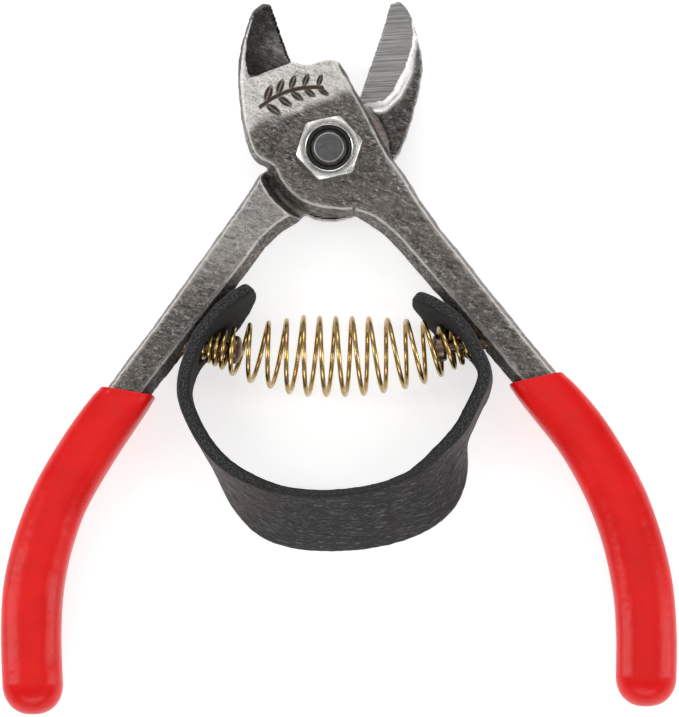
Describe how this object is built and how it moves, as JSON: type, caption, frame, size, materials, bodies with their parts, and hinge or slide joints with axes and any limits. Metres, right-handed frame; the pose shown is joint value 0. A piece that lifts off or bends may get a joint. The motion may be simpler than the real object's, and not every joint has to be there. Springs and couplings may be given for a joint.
{
  "type": "floral snips",
  "caption": "Forged steel floral snips that turn on a bolt with a hex lock nut, opened by a barrel coil spring, with red vinyl grips and a black leather hand strap.",
  "frame": {"origin": "on the pivot axis, at the flat underside of the bolt head", "axes": "+Z along the pivot axis from the bolt head to the nut, +Y from the grips to the jaw tips, +X towards the right jaw and grip; the tool lies flat with its jaws fully open"},
  "size_m": [0.1483, 0.1571, 0.022],
  "materials": {
    "forged_steel": "drop forged and blasted, with a bright rubbed plate and ground shear faces",
    "black_steel": "blackened, satin",
    "zinc_plate": "bright zinc plate",
    "nylon": "moulded, matte",
    "yellow_zinc": "yellow passivated zinc with faint rainbow tints",
    "leather": "smooth grain outside, rough cut edges",
    "red_vinyl": "glossy plastisol dip"
  },
  "bodies": {
    "rear": {"rear_lever": "forged_steel", "pivot_bolt": "black_steel", "pivot_nut": "zinc_plate", "nut_lock_ring": "nylon", "left_stud": "black_steel", "left_grip": "red_vinyl", "return_spring": "yellow_zinc", "hand_strap": "leather"},
    "front": {"front_lever": "forged_steel", "right_stud": "black_steel", "right_grip": "red_vinyl"}
  },
  "joints": [
    {"name": "pivot", "type": "hinge", "parent": "rear", "child": "front", "pos_m": [0, 0, 0.01], "axis": [0, 0, -1], "range_deg": [0, 46], "stiffness_Nm_per_rad": 0.9, "springref_deg": -20.05, "deforming": ["return_spring", "hand_strap"]}
  ]
}
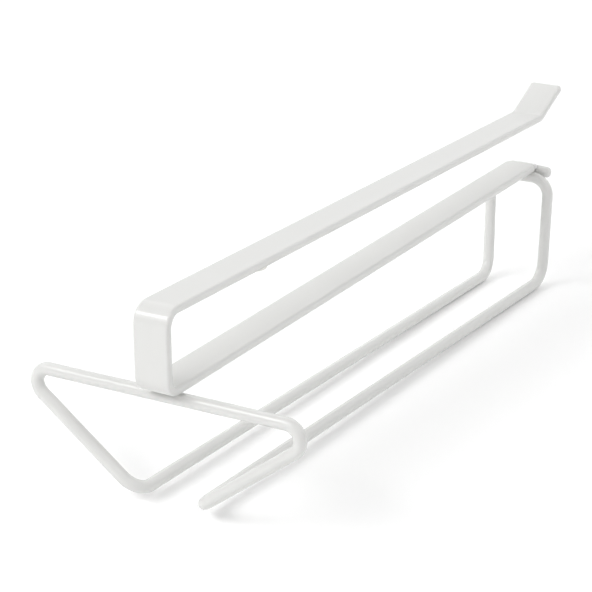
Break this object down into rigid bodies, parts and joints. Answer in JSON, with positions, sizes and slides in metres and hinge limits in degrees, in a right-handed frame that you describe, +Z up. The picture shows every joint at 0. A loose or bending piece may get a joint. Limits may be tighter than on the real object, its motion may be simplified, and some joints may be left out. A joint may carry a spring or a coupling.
{
  "type": "clip-on under-shelf rack",
  "caption": "Clip-on under-shelf rack: a flat steel hairpin clip grips a shelf board, and a bent wire loop below it carries two parallel rails with a flared open front.",
  "frame": {"origin": "on the underside of the upper arm, on the clip's centre line, at the middle of the arm's length; this face lies on the shelf board", "axes": "+Y from the front web into the shelf, +Z up, +X to the right when the rack is seen from the front"},
  "size_m": [0.1201, 0.3341, 0.0916],
  "materials": {
    "powder_coat": "gloss white powder coat on steel",
    "bumper": "satin white elastomer"
  },
  "bodies": {
    "root": {"clip_bar": "powder_coat", "wire_loop": "powder_coat", "front_weld": "powder_coat", "rear_weld": "powder_coat", "lap_weld": "powder_coat", "end_weld": "powder_coat", "grip_pad": "bumper"}
  },
  "joints": []
}
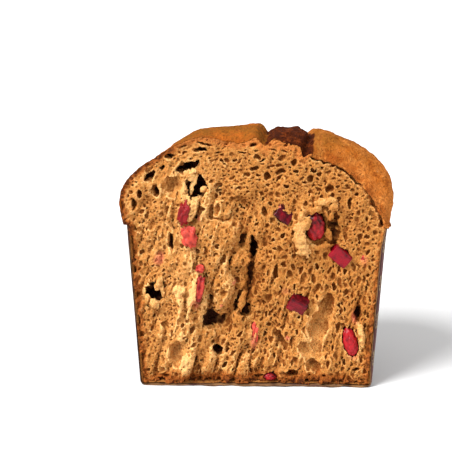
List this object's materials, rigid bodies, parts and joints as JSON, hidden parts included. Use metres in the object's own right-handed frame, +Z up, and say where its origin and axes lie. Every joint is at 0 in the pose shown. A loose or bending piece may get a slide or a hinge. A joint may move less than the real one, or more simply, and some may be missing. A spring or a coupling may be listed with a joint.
{
  "type": "panettone",
  "caption": "Half of a tall domed panettone, cut from top to base so that its torn, holed crumb and red fruit show, in a ribbed paper baking case.",
  "frame": {"origin": "middle of the round base, on the case's axis, at the underside of the paper", "axes": "+Z up, the cut face looks along -Y, the round back lies towards +Y, +X to the right of someone who looks at the cut"},
  "size_m": [0.1772, 0.1067, 0.1737],
  "materials": {
    "cake": "matte",
    "paper_case": "matte",
    "fruit": "semi-gloss"
  },
  "bodies": {
    "root": {"cake": "cake", "paper_case": "paper_case", "cube_upper": "fruit", "cube_right": "fruit", "cube_lower": "fruit", "berry_upper": "fruit", "berry_right": "fruit", "berry_base": "fruit", "chunk_left_top": "fruit", "chunk_left_bright": "fruit", "chunk_left_small": "fruit", "chunk_left_long": "fruit", "chunk_middle": "fruit", "chunk_right_small": "fruit"}
  },
  "joints": []
}
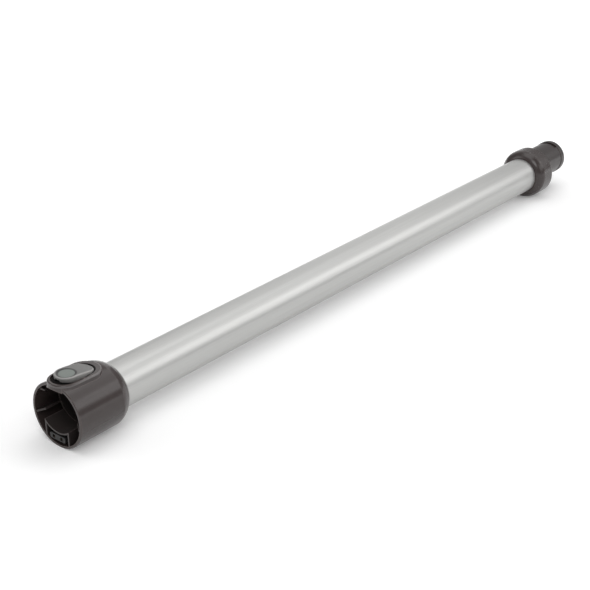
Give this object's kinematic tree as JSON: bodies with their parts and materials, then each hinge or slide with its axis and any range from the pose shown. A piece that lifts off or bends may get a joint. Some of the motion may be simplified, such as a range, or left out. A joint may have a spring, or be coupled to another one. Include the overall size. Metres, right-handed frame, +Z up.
{
  "type": "vacuum extension wand",
  "caption": "Extension wand of a stick vacuum: a metal tube with a powered socket and a release button at one end and a spigot for tools at the other.",
  "frame": {"origin": "on the mating axis of the socket, where its full-round sleeve begins, 18 mm inside the mouth", "axes": "+X along the mating axis from the socket to the spigot, +Z up towards the release button, the wand lying on the flats of its two collars"},
  "size_m": [0.7164, 0.0506, 0.0542],
  "materials": {
    "tube_aluminium": "satin anodised",
    "duct_plastic": "moulded",
    "seal_rubber": "soft matt",
    "ring_steel": "spring steel",
    "collar_plastic": "satin gloss, warm dark grey",
    "insert_plastic": "fine moulded, near black",
    "block_plastic": "fine moulded, dark grey",
    "contact_brass": "plated",
    "button_plastic": "satin, mid grey",
    "spring_steel": "drawn wire",
    "lead_insulation": "smooth sleeve",
    "spigot_plastic": "satin gloss, warm dark grey"
  },
  "bodies": {
    "wand": {"wand_tube": "tube_aluminium", "air_duct": "duct_plastic", "duct_gasket_front": "seal_rubber", "duct_gasket_rear": "seal_rubber", "lock_ring_front": "ring_steel", "lock_ring_rear": "ring_steel", "socket_collar": "collar_plastic", "socket_insert": "insert_plastic", "socket_seal": "seal_rubber", "contact_block": "block_plastic", "socket_contact_left": "contact_brass", "socket_contact_right": "contact_brass", "button_spring": "spring_steel", "power_lead_left": "lead_insulation", "power_lead_right": "lead_insulation", "spigot_collar": "collar_plastic", "tool_spigot": "spigot_plastic", "plug_block": "block_plastic", "plug_pin_left": "contact_brass", "plug_pin_right": "contact_brass"},
    "button": {"release_button": "button_plastic"}
  },
  "joints": [
    {"name": "release_press", "type": "hinge", "parent": "wand", "child": "button", "pos_m": [0.0005, 0, 0.0203], "axis": [0, -1, 0], "range_deg": [0, 7], "stiffness_Nm_per_rad": 0.16, "springref_deg": -11.46, "deforming": ["button_spring"]}
  ]
}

────

* _Work to be completed_:
Write the listing out again, exactly as shown above.

* _Answer for this exercise_:
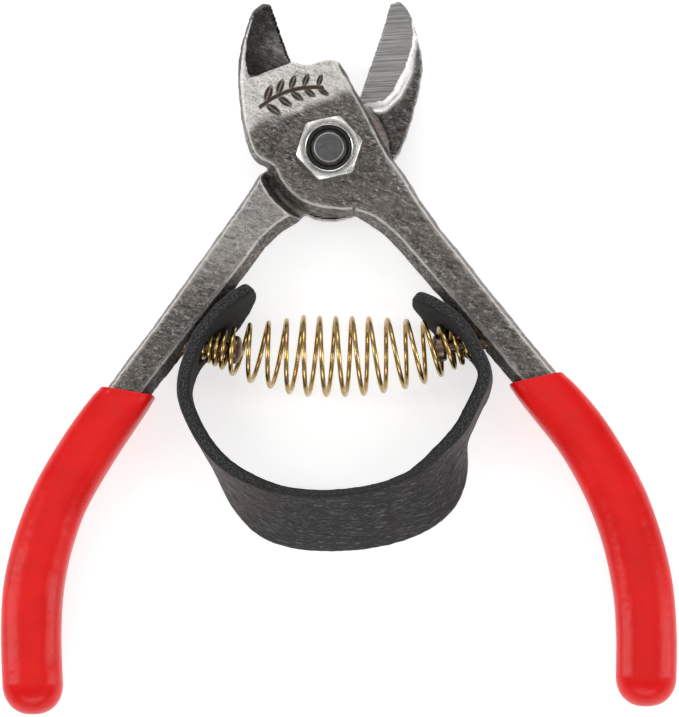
Describe how this object is built and how it moves, as JSON: type, caption, frame, size, materials, bodies with their parts, and hinge or slide joints with axes and any limits. Metres, right-handed frame; the pose shown is joint value 0. A piece that lifts off or bends may get a joint. The motion may be simpler than the real object's, and not every joint has to be there. Springs and couplings may be given for a joint.
{
  "type": "floral snips",
  "caption": "Forged steel floral snips that turn on a bolt with a hex lock nut, opened by a barrel coil spring, with red vinyl grips and a black leather hand strap.",
  "frame": {"origin": "on the pivot axis, at the flat underside of the bolt head", "axes": "+Z along the pivot axis from the bolt head to the nut, +Y from the grips to the jaw tips, +X towards the right jaw and grip; the tool lies flat with its jaws fully open"},
  "size_m": [0.1483, 0.1571, 0.022],
  "materials": {
    "forged_steel": "drop forged and blasted, with a bright rubbed plate and ground shear faces",
    "black_steel": "blackened, satin",
    "zinc_plate": "bright zinc plate",
    "nylon": "moulded, matte",
    "yellow_zinc": "yellow passivated zinc with faint rainbow tints",
    "leather": "smooth grain outside, rough cut edges",
    "red_vinyl": "glossy plastisol dip"
  },
  "bodies": {
    "rear": {"rear_lever": "forged_steel", "pivot_bolt": "black_steel", "pivot_nut": "zinc_plate", "nut_lock_ring": "nylon", "left_stud": "black_steel", "left_grip": "red_vinyl", "return_spring": "yellow_zinc", "hand_strap": "leather"},
    "front": {"front_lever": "forged_steel", "right_stud": "black_steel", "right_grip": "red_vinyl"}
  },
  "joints": [
    {"name": "pivot", "type": "hinge", "parent": "rear", "child": "front", "pos_m": [0, 0, 0.01], "axis": [0, 0, -1], "range_deg": [0, 46], "stiffness_Nm_per_rad": 0.9, "springref_deg": -20.05, "deforming": ["return_spring", "hand_strap"]}
  ]
}
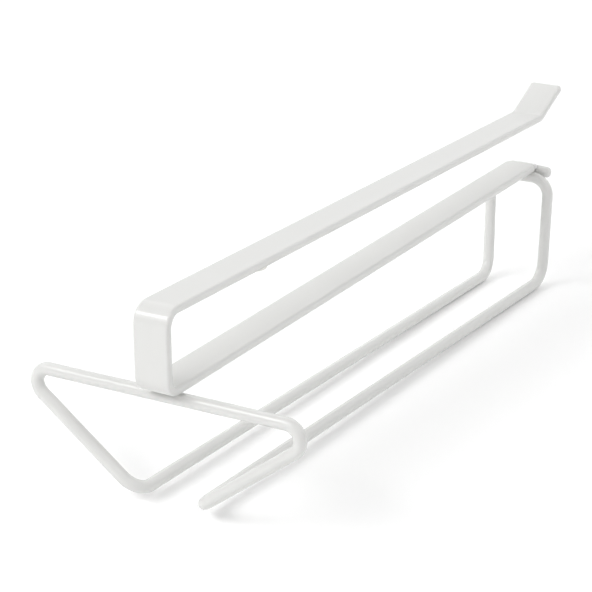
Break this object down into rigid bodies, parts and joints. Answer in JSON, with positions, sizes and slides in metres and hinge limits in degrees, in a right-handed frame that you describe, +Z up. The picture shows every joint at 0. A loose or bending piece may get a joint. Limits may be tighter than on the real object, its motion may be simplified, and some joints may be left out. A joint may carry a spring or a coupling.
{
  "type": "clip-on under-shelf rack",
  "caption": "Clip-on under-shelf rack: a flat steel hairpin clip grips a shelf board, and a bent wire loop below it carries two parallel rails with a flared open front.",
  "frame": {"origin": "on the underside of the upper arm, on the clip's centre line, at the middle of the arm's length; this face lies on the shelf board", "axes": "+Y from the front web into the shelf, +Z up, +X to the right when the rack is seen from the front"},
  "size_m": [0.1201, 0.3341, 0.0916],
  "materials": {
    "powder_coat": "gloss white powder coat on steel",
    "bumper": "satin white elastomer"
  },
  "bodies": {
    "root": {"clip_bar": "powder_coat", "wire_loop": "powder_coat", "front_weld": "powder_coat", "rear_weld": "powder_coat", "lap_weld": "powder_coat", "end_weld": "powder_coat", "grip_pad": "bumper"}
  },
  "joints": []
}
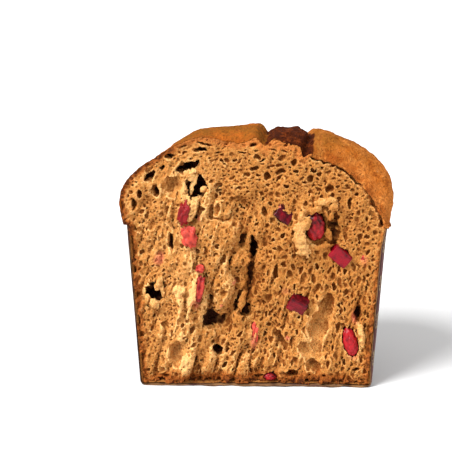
List this object's materials, rigid bodies, parts and joints as JSON, hidden parts included. Use metres in the object's own right-handed frame, +Z up, and say where its origin and axes lie. Every joint is at 0 in the pose shown. A loose or bending piece may get a slide or a hinge. A joint may move less than the real one, or more simply, and some may be missing. A spring or a coupling may be listed with a joint.
{
  "type": "panettone",
  "caption": "Half of a tall domed panettone, cut from top to base so that its torn, holed crumb and red fruit show, in a ribbed paper baking case.",
  "frame": {"origin": "middle of the round base, on the case's axis, at the underside of the paper", "axes": "+Z up, the cut face looks along -Y, the round back lies towards +Y, +X to the right of someone who looks at the cut"},
  "size_m": [0.1772, 0.1067, 0.1737],
  "materials": {
    "cake": "matte",
    "paper_case": "matte",
    "fruit": "semi-gloss"
  },
  "bodies": {
    "root": {"cake": "cake", "paper_case": "paper_case", "cube_upper": "fruit", "cube_right": "fruit", "cube_lower": "fruit", "berry_upper": "fruit", "berry_right": "fruit", "berry_base": "fruit", "chunk_left_top": "fruit", "chunk_left_bright": "fruit", "chunk_left_small": "fruit", "chunk_left_long": "fruit", "chunk_middle": "fruit", "chunk_right_small": "fruit"}
  },
  "joints": []
}
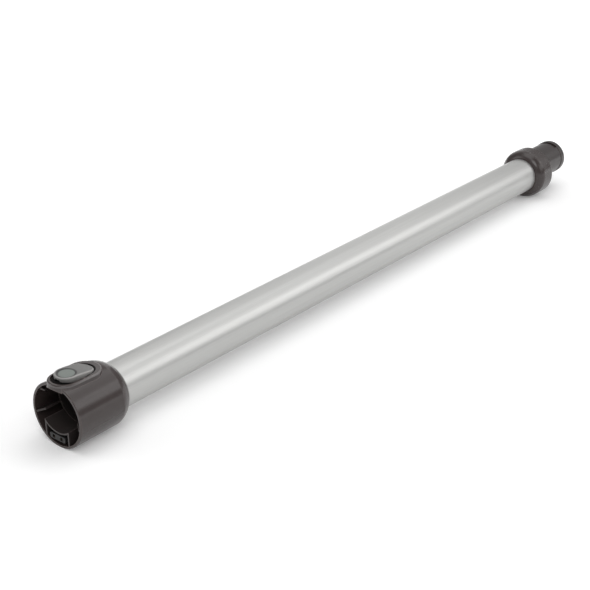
Give this object's kinematic tree as JSON: bodies with their parts and materials, then each hinge or slide with its axis and any range from the pose shown. A piece that lifts off or bends may get a joint. Some of the motion may be simplified, such as a range, or left out. A joint may have a spring, or be coupled to another one. Include the overall size. Metres, right-handed frame, +Z up.
{
  "type": "vacuum extension wand",
  "caption": "Extension wand of a stick vacuum: a metal tube with a powered socket and a release button at one end and a spigot for tools at the other.",
  "frame": {"origin": "on the mating axis of the socket, where its full-round sleeve begins, 18 mm inside the mouth", "axes": "+X along the mating axis from the socket to the spigot, +Z up towards the release button, the wand lying on the flats of its two collars"},
  "size_m": [0.7164, 0.0506, 0.0542],
  "materials": {
    "tube_aluminium": "satin anodised",
    "duct_plastic": "moulded",
    "seal_rubber": "soft matt",
    "ring_steel": "spring steel",
    "collar_plastic": "satin gloss, warm dark grey",
    "insert_plastic": "fine moulded, near black",
    "block_plastic": "fine moulded, dark grey",
    "contact_brass": "plated",
    "button_plastic": "satin, mid grey",
    "spring_steel": "drawn wire",
    "lead_insulation": "smooth sleeve",
    "spigot_plastic": "satin gloss, warm dark grey"
  },
  "bodies": {
    "wand": {"wand_tube": "tube_aluminium", "air_duct": "duct_plastic", "duct_gasket_front": "seal_rubber", "duct_gasket_rear": "seal_rubber", "lock_ring_front": "ring_steel", "lock_ring_rear": "ring_steel", "socket_collar": "collar_plastic", "socket_insert": "insert_plastic", "socket_seal": "seal_rubber", "contact_block": "block_plastic", "socket_contact_left": "contact_brass", "socket_contact_right": "contact_brass", "button_spring": "spring_steel", "power_lead_left": "lead_insulation", "power_lead_right": "lead_insulation", "spigot_collar": "collar_plastic", "tool_spigot": "spigot_plastic", "plug_block": "block_plastic", "plug_pin_left": "contact_brass", "plug_pin_right": "contact_brass"},
    "button": {"release_button": "button_plastic"}
  },
  "joints": [
    {"name": "release_press", "type": "hinge", "parent": "wand", "child": "button", "pos_m": [0.0005, 0, 0.0203], "axis": [0, -1, 0], "range_deg": [0, 7], "stiffness_Nm_per_rad": 0.16, "springref_deg": -11.46, "deforming": ["button_spring"]}
  ]
}